2.3. Vitalis, a major Portuguese bottled water brand, has produced a new bottle that is lighter than traditional polyethylene terephthalate (PET) bottles while also providing a strong brand identity. In 2009, Unicer, Vitalis' brand owner, challenged Logoplaste Innovation Lab to create a new range of PET bottles with an exclusive design that would reduce Unicer's environmental impact while enhancing its emotional link with consumers. The goal was to develop the lightest PET water bottle on the market that would still fit existing industrial filling lines.

3. Survive

3.1. "Certain insects, moreover, can even survive the formation of ice crystals within their bodies. One example is the larva of the midge Chironomus, which can be repeatedly frozen to a temperature as low as -13°F (-25°C), up to 90 percent of its body fluid is frozen. Such creatures are said to be freezing-tolerant." (Shuker 2001:110-111)

3.2. "[S]ome plants, like the aptly named 'resurrection fern' (Polypodium polypodioides), can survive extreme measures of water loss, even as much as 95% of their water content. How do the cells in these desiccation-tolerant plants remain viable? "…Ronald Balsamo, Associate Professor of Biology at Villanova University and Bradley Layton, Associate Professor of Mechanical Engineering and Mechanics at Drexel University…found that not only is a particular class of proteins, called dehydrins, more prevalent during dry conditions, but, for the first time, they found that it was also prevalent near the cell walls. Dehydrins earned their name for their ability to attract, sequester, and localize water. They behave this way because of their negative charge. "The finding led the researchers to the conclusion that these water-surrounded dehydrins may actually allow water to act as a lubricant between either the plant cell membrane and the plant cell wall or even between individual cell wall layers." (ScienceDaily 2010)

4. Adapt

4.1. A multidisciplinary team will study multiscalar architectures of human cells and translate these findings into algorithms for generating patterned, adaptive materials. These materials will also be interlaced with sensors and feedback mechanisms. The ultimate goal is to generate a building skin that can adapt to its environmental conditions in order to become more energy efficient, not to mention more effective for occupants.

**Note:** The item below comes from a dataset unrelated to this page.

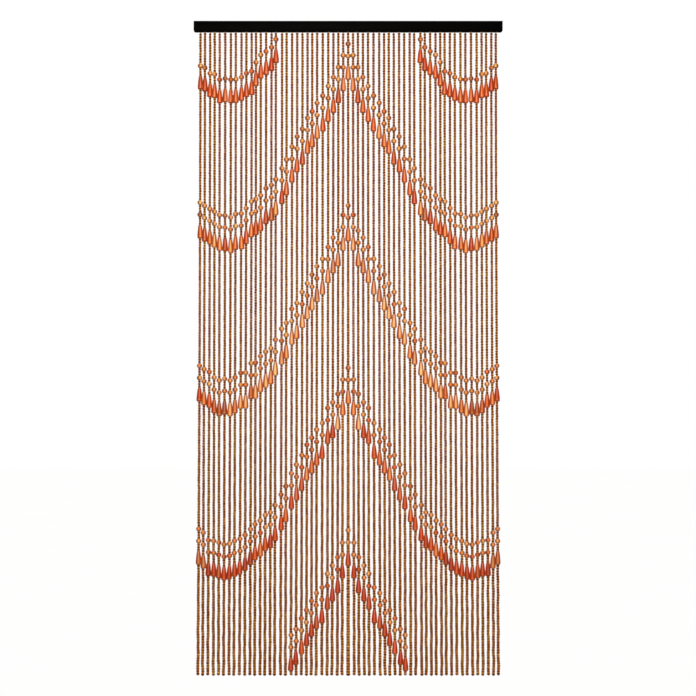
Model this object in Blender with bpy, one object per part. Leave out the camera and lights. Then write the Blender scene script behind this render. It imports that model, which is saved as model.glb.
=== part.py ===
"""A wooden bead door curtain: a black head rail, and 59 strands of beads that draw five rows of swags.

Metres, +Z up. The curtain faces -Y and hangs from the rail. The origin is the centre of the rail's back face.
A depth is measured down from the rail's underside, along a strand.
"""

import math
from collections import namedtuple
from itertools import accumulate

import bmesh
import bpy
from mathutils import Matrix, Vector

MM = 0.001

RAIL_WIDTH = 0.900
RAIL_HEIGHT = 0.031
RAIL_DEPTH = 0.030
RAIL_CORNER = 0.005
CORNER_STEPS = 4
CURTAIN_HEIGHT = 1.909
STRAND_LENGTH = CURTAIN_HEIGHT - RAIL_HEIGHT
MIDDLE_Y = -RAIL_DEPTH / 2
UNDERSIDE_Z = -RAIL_HEIGHT / 2

CLEARANCE = 0.0003
STRIP_HEIGHT = 0.004
STRIP_DEPTH = 0.0210
GROOVE_END = 0.006

# The small beads are sorted so that the widest, by this share, are at a strand's end. The middle strand's are
# wider still, by its own share.
BEAD_PITCH = 0.00773
BEAD_RADIUS = 0.0044
BEAD_GROWTH = 0.27
MIDDLE_GROWTH = 0.25
BALL_RADIUS = 0.0081
DROP_RADIUS = 0.0085
DROP_LENGTH = 0.040
DROP_BELLY = 0.85

# A swag's two balls are a pitch apart, and the lower one sits this far above the drop's end. Three small beads
# fill each gap.
BALL_PITCH = 0.0353
BALL_RISE = 0.0692

# The strands hang by turns in front of and behind the rail's middle line, which keeps their drops apart.
STAGGER = 0.0058
LEAN_CURVE = 1.5

FIRST_APEX = 0.1346
SWAG_PITCH = 0.4762
CORNER_RISE = 0.4345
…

4.2. Warren and Mahoney Limited architects designed the Upper Riccarton Community and School Library located in Christchurch, New Zealand. The library was completed in 2006. The library enclosure is passively ventilated, and uses environmentally sustainable design principles to minimise requirements for air-conditioning and its associated energy use. The architects incorporated several mechanisms that allow the building’s fabric to monitor climatic changes and reconfigure itself to accommodate them on a continuous basis. These include the following: Motorized operable windows at high and low levels to generate cross ventilation with high-level extraction over the summer months. Passive ventilation augmented by roof-mounted extract fans at times of peak temperature. Full-height motorized vertical louvers (automatically tracking with the sun) screen east and west-facing glazing. A raised floor slab incorporates a highly efficient pump-driven waterborne heating/cooling matrix, which responds to seasonal temperature requirements. Solar water heating, low energy lighting, double glazing, higher-than-code insulation levels and strategically placed thermal mass complete the environmental design strategy. Stormwater collection, and reuse, from the roof and asphalt areas.